Les négociations promettent donc d’être intenses, et cette question sera certainement posée d’une manière ou d’une autre durant ce sommet. Le projet de déclaration, fondement des futures négociations, est d’ores et déjà publié sur le site de la conférence. Il s’agira d’une base aux négociations qui se dérouleront durant le sommet.http://www.uncsd2012.org/rio20/content/documents/370The%20Future%20We%20Want%2010Jan%20clean.pdf . Ce texte est organisé selon les deux grands axes qui ont été définit pour Rio, et réaffirme la volonté  des participants de protéger l’environnement et de favoriser le développement durable de tous les Etats de la planète. Reste à savoir comment cette base sera modifiée en juin prochain. Nul doute que le texte final sera largement commenté.

 

Conclusion

 

A titre personnel, je tiens à évoquer l'une des propositions de l’appel des juristes concernant la mise en place d’une convention relative à la protection des sols. En effet, sur un plan international il n'existe aucun instrument capable de lutter contre les nombreuses menaces planant sur cette ressource naturelle.
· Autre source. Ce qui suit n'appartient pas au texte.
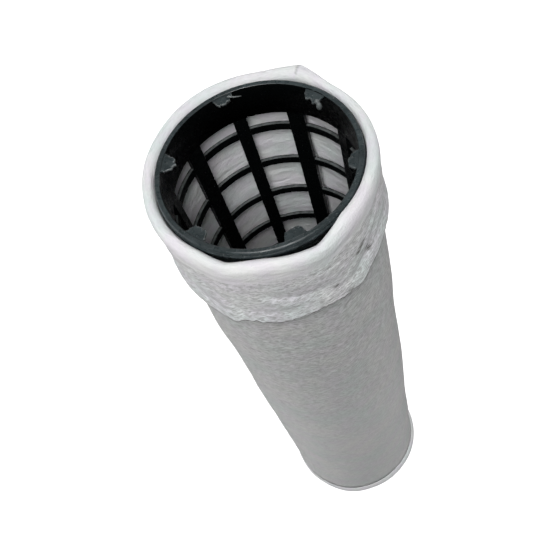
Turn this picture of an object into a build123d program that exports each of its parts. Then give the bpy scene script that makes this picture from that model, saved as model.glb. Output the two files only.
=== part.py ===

Le sol souffre de l'absence de connaissances globales à son sujet. Il n’est pas envisagé en tant que ressource non-renouvelable, ce que, pourtant, il est. Il est donc temps de mettre ces problématiques sur le devant la scène médiatique qui est offerte à l’environnement durant le mois de juin 2012.

 

Selon Ban Ki-moon « Rio+20 sera l'une des plus importantes réunions mondiales sur le développement durable de notre temps. »  Espérons que nous ne passerons pas à coté.